Both caster angles on the left and right of the vehicle should be nearly equal. Even the smallest difference can lead to trouble handling the vehicle. However, caster isn’t something that’s spotted easily without a wheel alignment. 

3. Camber

Camber Wheel Alignment

The camber is a term used to show whether the wheels are leaning in or out. It’s the angle the wheels sit compared to the flat road surface axis. With the camber out of spec, the tire edges on the inside and outside can wear prematurely. Camber is described as either positive or negative.

  • Positive camber: The wheels are tilting outward, facing away from one another.
  • Negative camber: The wheels are tilting inward, facing into one another. 

In some cases, negative camber can increase performance. If it’s occurring slightly on the rear wheels, the vehicle takes turns easier because there is more contact with the road. However, having too much of this negative camber can cause difficulty steering, plus the tires will wear too quickly. 

It’s also possible to have one wheel with a different camber than the other. If one side is negative with the other positive, the positive is going to overrule the ride, with the vehicle pulling to that side. 

RELATED: How long does a wheel alignment take?

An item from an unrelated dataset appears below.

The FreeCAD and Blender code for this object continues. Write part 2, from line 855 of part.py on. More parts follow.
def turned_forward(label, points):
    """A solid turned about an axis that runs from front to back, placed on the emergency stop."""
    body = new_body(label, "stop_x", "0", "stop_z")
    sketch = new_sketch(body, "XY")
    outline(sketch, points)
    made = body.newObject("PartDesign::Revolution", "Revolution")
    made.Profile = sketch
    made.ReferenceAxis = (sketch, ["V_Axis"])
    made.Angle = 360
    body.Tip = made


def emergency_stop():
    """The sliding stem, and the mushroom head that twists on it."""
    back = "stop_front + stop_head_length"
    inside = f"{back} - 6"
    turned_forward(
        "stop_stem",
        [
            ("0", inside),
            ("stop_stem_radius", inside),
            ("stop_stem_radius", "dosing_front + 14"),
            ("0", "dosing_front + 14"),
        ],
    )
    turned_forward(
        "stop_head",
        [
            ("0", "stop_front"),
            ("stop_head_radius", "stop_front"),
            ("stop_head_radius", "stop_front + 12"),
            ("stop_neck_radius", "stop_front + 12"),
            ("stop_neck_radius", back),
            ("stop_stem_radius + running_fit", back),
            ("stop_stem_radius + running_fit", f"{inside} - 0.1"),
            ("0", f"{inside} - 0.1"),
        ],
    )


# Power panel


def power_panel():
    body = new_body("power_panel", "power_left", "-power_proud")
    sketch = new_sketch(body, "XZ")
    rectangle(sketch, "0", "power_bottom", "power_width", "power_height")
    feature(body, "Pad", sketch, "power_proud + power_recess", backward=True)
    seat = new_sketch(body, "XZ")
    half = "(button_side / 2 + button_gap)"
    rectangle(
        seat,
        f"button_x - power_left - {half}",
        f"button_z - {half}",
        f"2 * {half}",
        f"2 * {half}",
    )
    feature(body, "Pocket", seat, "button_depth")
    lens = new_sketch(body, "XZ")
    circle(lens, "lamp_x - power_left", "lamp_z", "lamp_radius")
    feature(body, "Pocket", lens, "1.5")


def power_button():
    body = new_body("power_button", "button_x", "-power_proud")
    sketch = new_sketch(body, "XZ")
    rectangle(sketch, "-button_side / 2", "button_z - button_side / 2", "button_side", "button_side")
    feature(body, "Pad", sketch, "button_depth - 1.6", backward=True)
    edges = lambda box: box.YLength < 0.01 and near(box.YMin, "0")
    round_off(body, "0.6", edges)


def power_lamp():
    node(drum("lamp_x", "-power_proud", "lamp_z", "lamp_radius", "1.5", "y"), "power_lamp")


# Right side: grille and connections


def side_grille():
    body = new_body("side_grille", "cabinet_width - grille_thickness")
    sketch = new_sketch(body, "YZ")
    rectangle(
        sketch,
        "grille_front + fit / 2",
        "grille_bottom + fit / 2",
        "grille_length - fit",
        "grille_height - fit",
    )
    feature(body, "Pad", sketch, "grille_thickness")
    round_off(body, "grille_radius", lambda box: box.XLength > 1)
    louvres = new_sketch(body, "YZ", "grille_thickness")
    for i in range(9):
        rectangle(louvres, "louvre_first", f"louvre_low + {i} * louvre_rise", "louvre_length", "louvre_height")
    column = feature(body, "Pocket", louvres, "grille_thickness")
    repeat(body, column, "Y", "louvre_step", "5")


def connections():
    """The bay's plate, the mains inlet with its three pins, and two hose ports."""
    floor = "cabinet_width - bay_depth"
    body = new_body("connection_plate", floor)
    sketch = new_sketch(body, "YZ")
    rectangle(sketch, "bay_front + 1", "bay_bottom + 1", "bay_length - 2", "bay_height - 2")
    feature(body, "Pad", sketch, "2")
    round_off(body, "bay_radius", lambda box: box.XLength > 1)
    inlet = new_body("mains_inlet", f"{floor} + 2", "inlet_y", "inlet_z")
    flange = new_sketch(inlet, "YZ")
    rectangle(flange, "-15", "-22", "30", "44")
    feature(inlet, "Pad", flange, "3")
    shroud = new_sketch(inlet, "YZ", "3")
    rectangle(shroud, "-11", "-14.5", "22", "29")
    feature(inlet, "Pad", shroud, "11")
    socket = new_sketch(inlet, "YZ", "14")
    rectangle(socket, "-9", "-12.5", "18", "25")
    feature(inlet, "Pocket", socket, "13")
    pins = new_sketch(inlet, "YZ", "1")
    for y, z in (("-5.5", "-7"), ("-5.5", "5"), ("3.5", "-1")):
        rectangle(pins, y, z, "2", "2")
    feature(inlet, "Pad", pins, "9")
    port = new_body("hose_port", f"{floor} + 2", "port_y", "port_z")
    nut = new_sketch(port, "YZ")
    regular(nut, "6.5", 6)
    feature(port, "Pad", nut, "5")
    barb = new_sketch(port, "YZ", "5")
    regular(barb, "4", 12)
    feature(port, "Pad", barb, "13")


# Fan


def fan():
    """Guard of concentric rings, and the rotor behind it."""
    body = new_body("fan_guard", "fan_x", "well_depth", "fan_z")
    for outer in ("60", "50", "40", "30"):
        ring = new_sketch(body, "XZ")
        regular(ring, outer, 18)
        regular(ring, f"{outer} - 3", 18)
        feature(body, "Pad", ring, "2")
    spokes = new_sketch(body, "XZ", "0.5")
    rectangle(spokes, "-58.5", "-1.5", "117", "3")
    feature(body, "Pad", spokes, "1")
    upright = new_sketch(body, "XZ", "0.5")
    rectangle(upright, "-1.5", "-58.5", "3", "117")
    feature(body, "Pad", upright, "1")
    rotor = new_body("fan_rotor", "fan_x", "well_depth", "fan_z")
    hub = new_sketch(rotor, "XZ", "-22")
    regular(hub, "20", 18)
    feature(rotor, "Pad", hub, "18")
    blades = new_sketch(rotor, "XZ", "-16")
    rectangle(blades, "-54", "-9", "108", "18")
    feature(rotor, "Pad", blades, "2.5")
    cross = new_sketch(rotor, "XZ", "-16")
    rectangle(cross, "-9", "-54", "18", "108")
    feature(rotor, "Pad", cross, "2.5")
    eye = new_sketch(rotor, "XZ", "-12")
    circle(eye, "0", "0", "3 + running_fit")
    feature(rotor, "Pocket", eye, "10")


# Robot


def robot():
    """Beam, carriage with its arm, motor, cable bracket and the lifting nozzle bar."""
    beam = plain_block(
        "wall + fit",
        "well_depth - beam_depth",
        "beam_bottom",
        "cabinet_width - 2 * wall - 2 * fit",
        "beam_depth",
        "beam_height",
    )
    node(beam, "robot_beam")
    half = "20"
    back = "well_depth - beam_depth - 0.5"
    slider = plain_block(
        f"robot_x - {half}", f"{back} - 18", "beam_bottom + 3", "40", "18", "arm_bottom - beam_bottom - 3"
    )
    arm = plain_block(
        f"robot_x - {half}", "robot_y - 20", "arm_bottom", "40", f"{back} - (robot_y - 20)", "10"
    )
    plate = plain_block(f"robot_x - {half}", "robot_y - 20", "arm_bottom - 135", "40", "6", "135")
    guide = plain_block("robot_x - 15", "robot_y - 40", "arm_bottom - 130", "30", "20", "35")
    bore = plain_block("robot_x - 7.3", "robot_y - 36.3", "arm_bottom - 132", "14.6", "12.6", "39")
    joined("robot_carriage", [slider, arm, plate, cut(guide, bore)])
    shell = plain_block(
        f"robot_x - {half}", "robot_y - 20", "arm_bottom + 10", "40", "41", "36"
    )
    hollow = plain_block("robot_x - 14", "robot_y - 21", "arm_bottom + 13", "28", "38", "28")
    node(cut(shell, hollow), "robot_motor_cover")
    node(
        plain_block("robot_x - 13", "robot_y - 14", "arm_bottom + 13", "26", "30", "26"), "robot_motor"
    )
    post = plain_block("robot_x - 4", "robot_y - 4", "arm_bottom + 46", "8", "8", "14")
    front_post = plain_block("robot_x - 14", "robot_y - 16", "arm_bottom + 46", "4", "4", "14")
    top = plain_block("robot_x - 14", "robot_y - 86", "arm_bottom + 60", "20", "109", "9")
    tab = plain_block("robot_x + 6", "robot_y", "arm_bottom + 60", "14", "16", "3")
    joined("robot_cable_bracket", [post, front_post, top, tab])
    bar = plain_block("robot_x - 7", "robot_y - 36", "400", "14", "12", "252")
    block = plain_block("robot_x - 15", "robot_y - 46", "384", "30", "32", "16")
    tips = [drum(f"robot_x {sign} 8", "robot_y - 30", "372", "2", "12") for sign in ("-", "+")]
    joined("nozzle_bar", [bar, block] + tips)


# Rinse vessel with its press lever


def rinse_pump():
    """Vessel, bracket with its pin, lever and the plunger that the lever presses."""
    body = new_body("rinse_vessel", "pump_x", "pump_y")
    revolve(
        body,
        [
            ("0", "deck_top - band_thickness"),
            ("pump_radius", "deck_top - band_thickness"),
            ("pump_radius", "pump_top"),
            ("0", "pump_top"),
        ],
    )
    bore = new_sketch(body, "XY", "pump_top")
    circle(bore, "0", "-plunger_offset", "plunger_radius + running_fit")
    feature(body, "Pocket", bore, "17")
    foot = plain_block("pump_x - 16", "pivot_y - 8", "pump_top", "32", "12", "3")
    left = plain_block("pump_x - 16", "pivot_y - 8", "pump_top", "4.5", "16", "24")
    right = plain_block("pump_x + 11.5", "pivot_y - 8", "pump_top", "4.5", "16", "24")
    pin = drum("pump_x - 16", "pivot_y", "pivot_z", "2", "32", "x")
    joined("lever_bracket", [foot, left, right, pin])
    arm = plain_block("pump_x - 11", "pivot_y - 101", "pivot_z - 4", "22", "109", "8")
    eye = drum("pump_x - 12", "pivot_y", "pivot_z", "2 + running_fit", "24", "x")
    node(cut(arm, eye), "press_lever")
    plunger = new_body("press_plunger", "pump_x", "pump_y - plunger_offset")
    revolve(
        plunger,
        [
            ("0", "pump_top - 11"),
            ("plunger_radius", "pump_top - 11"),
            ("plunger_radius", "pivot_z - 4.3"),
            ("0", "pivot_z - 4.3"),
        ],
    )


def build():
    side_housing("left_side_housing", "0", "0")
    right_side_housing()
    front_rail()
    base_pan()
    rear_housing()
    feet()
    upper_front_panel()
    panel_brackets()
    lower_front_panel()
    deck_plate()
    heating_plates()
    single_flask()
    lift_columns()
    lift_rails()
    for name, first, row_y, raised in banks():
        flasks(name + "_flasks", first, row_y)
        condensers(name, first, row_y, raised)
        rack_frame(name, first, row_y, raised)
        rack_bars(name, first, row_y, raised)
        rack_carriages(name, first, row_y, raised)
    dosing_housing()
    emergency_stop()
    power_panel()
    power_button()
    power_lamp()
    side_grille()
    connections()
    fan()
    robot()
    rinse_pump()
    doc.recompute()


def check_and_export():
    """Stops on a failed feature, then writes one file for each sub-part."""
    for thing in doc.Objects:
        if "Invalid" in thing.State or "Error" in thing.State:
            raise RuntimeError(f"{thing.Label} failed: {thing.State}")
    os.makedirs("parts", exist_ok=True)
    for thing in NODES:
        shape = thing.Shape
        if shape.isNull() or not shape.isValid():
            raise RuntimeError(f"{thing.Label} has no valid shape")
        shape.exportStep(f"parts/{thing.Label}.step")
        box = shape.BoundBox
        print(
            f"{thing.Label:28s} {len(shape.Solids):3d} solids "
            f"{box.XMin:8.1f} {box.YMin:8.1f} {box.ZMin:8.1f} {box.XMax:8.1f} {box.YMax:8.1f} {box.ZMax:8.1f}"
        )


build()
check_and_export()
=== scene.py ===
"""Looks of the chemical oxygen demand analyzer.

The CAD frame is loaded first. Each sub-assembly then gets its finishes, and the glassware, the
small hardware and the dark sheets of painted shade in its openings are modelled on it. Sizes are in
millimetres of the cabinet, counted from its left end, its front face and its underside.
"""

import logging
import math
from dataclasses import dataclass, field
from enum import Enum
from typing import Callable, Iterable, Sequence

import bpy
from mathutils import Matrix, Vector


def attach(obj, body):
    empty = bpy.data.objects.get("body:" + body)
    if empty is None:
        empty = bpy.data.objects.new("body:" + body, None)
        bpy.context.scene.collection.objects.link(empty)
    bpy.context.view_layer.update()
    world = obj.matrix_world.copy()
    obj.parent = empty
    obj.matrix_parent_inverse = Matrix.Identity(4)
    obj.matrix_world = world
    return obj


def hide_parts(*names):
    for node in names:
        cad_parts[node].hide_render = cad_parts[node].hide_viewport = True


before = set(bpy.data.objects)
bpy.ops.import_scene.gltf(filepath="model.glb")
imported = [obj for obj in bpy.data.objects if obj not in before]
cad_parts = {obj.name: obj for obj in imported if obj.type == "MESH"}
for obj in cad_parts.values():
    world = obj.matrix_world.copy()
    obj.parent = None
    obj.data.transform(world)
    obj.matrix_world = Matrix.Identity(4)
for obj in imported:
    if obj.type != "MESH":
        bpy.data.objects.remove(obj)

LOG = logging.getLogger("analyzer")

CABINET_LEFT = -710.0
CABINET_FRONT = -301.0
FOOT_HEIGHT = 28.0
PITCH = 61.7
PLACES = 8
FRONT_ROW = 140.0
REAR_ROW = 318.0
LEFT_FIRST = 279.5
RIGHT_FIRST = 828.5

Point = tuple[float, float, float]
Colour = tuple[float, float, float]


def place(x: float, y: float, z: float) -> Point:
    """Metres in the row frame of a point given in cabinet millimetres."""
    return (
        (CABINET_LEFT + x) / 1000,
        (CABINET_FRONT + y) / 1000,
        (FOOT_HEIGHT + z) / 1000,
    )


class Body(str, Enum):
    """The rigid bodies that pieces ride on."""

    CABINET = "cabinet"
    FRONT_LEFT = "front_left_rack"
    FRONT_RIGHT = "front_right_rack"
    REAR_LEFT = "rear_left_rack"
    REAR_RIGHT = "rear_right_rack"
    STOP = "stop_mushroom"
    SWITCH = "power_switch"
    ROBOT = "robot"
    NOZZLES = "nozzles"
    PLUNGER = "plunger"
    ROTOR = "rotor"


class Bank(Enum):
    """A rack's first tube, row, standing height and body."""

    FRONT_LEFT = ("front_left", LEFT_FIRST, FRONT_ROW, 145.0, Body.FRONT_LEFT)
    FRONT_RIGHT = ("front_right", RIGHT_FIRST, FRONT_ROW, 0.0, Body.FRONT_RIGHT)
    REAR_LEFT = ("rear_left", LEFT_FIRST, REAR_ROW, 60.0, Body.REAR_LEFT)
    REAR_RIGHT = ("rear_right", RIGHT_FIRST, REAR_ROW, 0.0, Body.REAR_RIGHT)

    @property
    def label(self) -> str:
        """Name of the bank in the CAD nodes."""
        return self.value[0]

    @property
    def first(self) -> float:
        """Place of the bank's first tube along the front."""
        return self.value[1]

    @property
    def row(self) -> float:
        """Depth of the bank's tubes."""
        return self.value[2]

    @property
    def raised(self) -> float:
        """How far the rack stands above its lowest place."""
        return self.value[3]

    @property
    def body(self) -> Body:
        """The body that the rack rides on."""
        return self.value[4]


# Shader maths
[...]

How to Know if Your Car Needs a Wheel Alignment

Wheel alignment is considered a regular maintenance service. You should have an alignment performed every 6,000 miles or six months. Some people choose to have the service done at the same time as an oil change. However, not all vehicles need to be serviced this often. If you drive on smooth highway roads and avoid rough terrain, you might not need service this frequently. 

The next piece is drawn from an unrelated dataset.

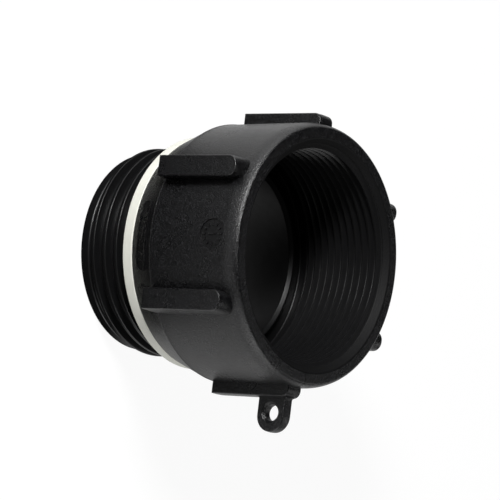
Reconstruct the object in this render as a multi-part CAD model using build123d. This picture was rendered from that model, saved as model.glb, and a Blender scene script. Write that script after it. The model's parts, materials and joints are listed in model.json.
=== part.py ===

The biggest determining factor to how often it should be done is to use your intuition. If it feels like something is wrong with the ride and your tire inflation is where it should be, you should have the alignment checked. After all, it’s better to be safe than sorry.

Other than the regular checks during traditional service, you should also get a wheel alignment if you notice any of these symptoms or problems.

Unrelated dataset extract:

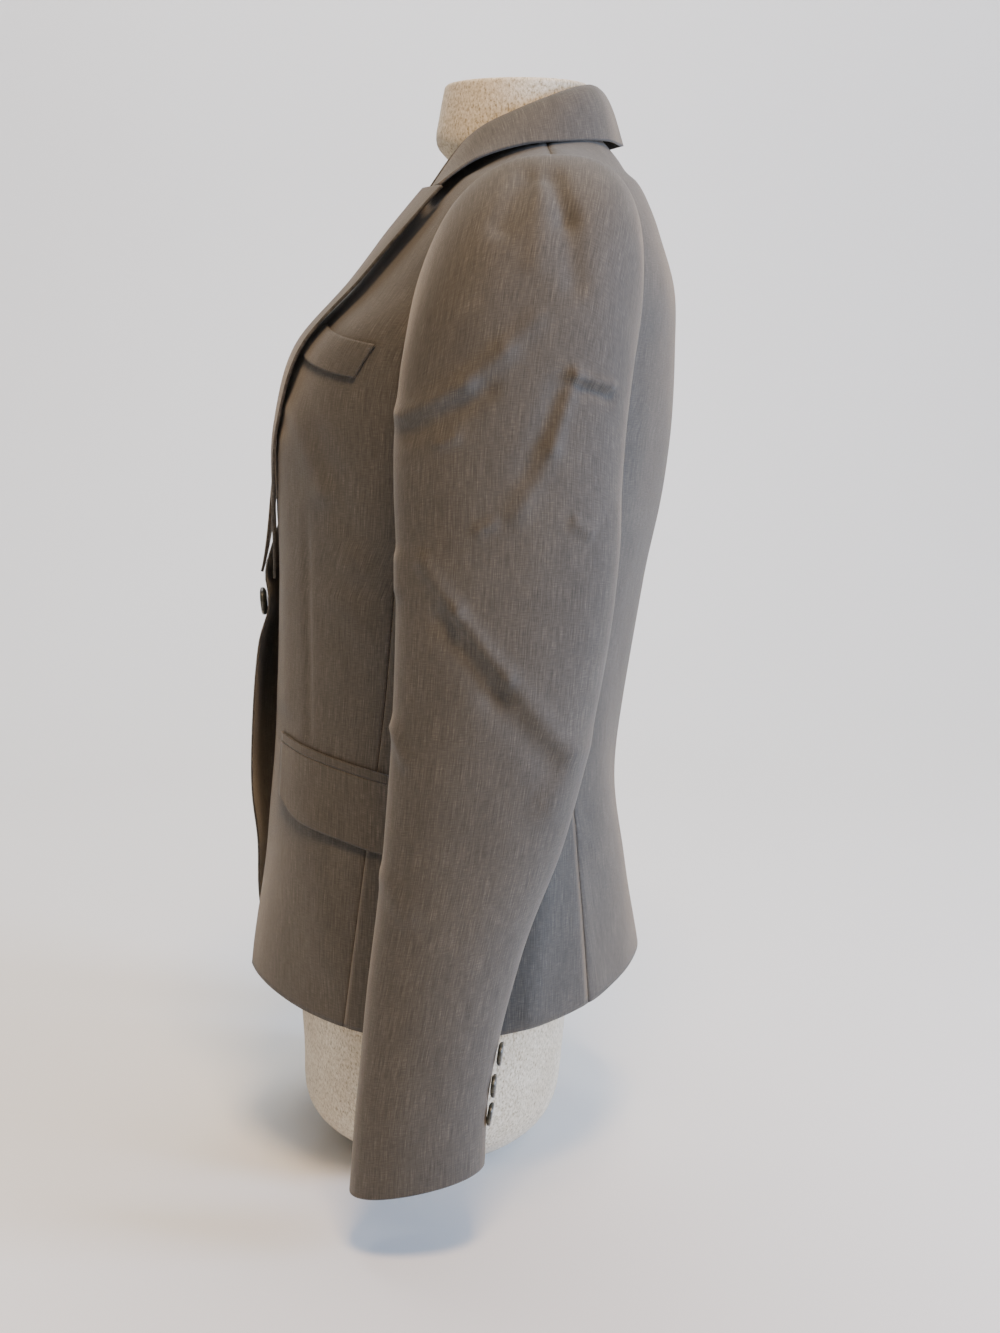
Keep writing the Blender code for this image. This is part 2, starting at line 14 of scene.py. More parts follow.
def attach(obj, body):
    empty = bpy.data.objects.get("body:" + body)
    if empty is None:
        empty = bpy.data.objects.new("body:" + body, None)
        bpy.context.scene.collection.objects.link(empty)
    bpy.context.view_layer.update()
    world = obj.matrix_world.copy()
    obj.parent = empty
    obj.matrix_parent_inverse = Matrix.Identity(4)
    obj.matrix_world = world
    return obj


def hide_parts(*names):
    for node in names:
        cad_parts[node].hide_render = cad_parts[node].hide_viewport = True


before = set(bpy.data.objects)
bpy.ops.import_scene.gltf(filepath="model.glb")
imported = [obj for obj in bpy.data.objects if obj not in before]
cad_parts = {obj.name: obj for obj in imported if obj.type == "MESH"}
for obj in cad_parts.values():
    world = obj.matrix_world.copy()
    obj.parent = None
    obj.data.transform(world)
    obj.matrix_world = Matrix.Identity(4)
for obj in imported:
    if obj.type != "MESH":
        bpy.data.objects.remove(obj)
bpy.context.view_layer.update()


# ================================================================ camera
# A hand-held camera at the wearer's left, level with the chest and tipped down a little,
# with a lens that takes in the whole form.
CAMERA_AT = (1.520, -0.0054, 0.560)
CAMERA_AZIMUTH = 88.0
CAMERA_TIP = 8.4
LENS_MM = 57.96

lens = bpy.data.cameras.new("camera")
lens.sensor_fit = "VERTICAL"
lens.sensor_height = 36.0
lens.lens = LENS_MM
camera = bpy.data.objects.new("camera", lens)
camera.location = CAMERA_AT
camera.rotation_euler = (radians(90 - CAMERA_TIP), 0, radians(CAMERA_AZIMUTH))
bpy.context.scene.collection.objects.link(camera)
bpy.context.scene.camera = camera


# ================================================================ dress form
# A half form of moulded fibreglass covered in cream linen jersey, pulled on like a sock
# and glued under the flat base.  The blazer hangs from its shoulders.
Section = namedtuple("Section", "z front back half_width power rise dip")
FORM = [Section(*row, 0.0, 0.0) for row in (
    (0.0000, -0.055, 0.055, 0.080, 2.0),
    (0.0080, -0.073, 0.073, 0.110, 2.0),
    (0.0300, -0.093, 0.088, 0.139, 2.1),
    (0.0700, -0.095, 0.093, 0.152, 2.2),
    (0.1300, -0.098, 0.098, 0.157, 2.2),
    (0.2000, -0.097, 0.106, 0.149, 2.2),
    (0.2700, -0.092, 0.110, 0.130, 2.2),
    (0.3300, -0.090, 0.119, 0.124, 2.2),
    (0.4000, -0.092, 0.136, 0.136, 2.3),
    (0.4600, -0.097, 0.149, 0.147, 2.4),
    (0.5100, -0.094, 0.157, 0.154, 2.4),
    (0.5600, -0.072, 0.161, 0.160, 2.4),
    (0.6000, -0.036, 0.160, 0.166, 2.4),
    (0.6300, -0.008, 0.151, 0.171, 2.3),
    (0.6500, 0.008, 0.143, 0.168, 2.1),
    (0.6630, 0.018, 0.136, 0.150, 2.0),
    (0.6710, 0.023, 0.129, 0.118, 2.0),
    (0.6780, 0.024, 0.121, 0.086, 2.0),
    (0.6860, 0.016, 0.1125, 0.0580, 2.0),
    (0.7000, 0.004, 0.108, 0.0518, 2.0),
    (0.7200, 0.006, 0.108, 0.0505, 2.0),
    (0.7400, 0.010, 0.109, 0.0495, 2.0),
)]
FORM_ROUND = 96
FORM_STEPS = 5            # rings between one section and the next
NECK_EDGE = 0.0025        # round of the rim at the top of the neck


def blend_rows(rows, t):
    """The row at the whole or part number t, on a smooth curve through all the rows."""
    last = len(rows) - 1
    i = min(int(max(t, 0.0)), last - 1)
    f = t - i
    p0, p1, p2, p3 = (rows[min(max(k, 0), last)] for k in (i - 1, i, i + 1, i + 2))
    return type(p1)(*(
        b + 0.5 * f * (c - a + f * (2 * a - 5 * b + 4 * c - d + f * (3 * (b - c) + d - a)))
        for a, b, c, d in zip(p0, p1, p2, p3)))


def power(value, exponent):
    return abs(value) ** exponent * (1 if value >= 0 else -1)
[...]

  • The car has been in an accident.
  • You recently ran into a curb, hit a pothole or have driven into another object.
  • The tires have begun wearing unevenly. 
  • New tires have been installed. Alignment is required if you want to take advantage of the warranty.
  • If you need to replace one tire prematurely, the alignment should also be performed. 
  • Road noise is getting louder as you drive.
  • There’s a squealing noise when you take a turn.
  • Vibrations are felt in the steering wheel as you drive.
  • You recently had a lift kit installed. Any time that steering or suspension parts are replaced, you might need to get a wheel alignment. 

Many of these symptoms can be caused by other problems, but they should always be looked at. 

RELATED: 5 Symptoms of a Bad Wheel Alignment (Why you should fix it)

Wheel Alignment vs. Wheel Balancing

When you have the wheels balanced, the unevenness of the wheels is compensated for. Each wheel has a different distribution of weight. If it isn’t evened out, there will be excessive vibration, premature tire wear, and other suspension issues. You may also need to have the wheels balanced every 6,000 miles, depending on how you drive the vehicle.

The wheel alignment isn’t balancing anything. Instead, the service focuses on keeping the wheels aligned, so the tires are pointed straight down the road. A proper alignment ensures that the car travels in the appropriate direction and it helps to prolong the life of the tires. 

RELATED: 5 Symptoms of Unbalanced Tires (& Tire Balancing Cost)

While these are different services, you can have them performed at the same service center. In fact, some tire shops will offer a combined service that helps you keep the cost to a minimum. Look to bundle your wheel maintenance services to save some money.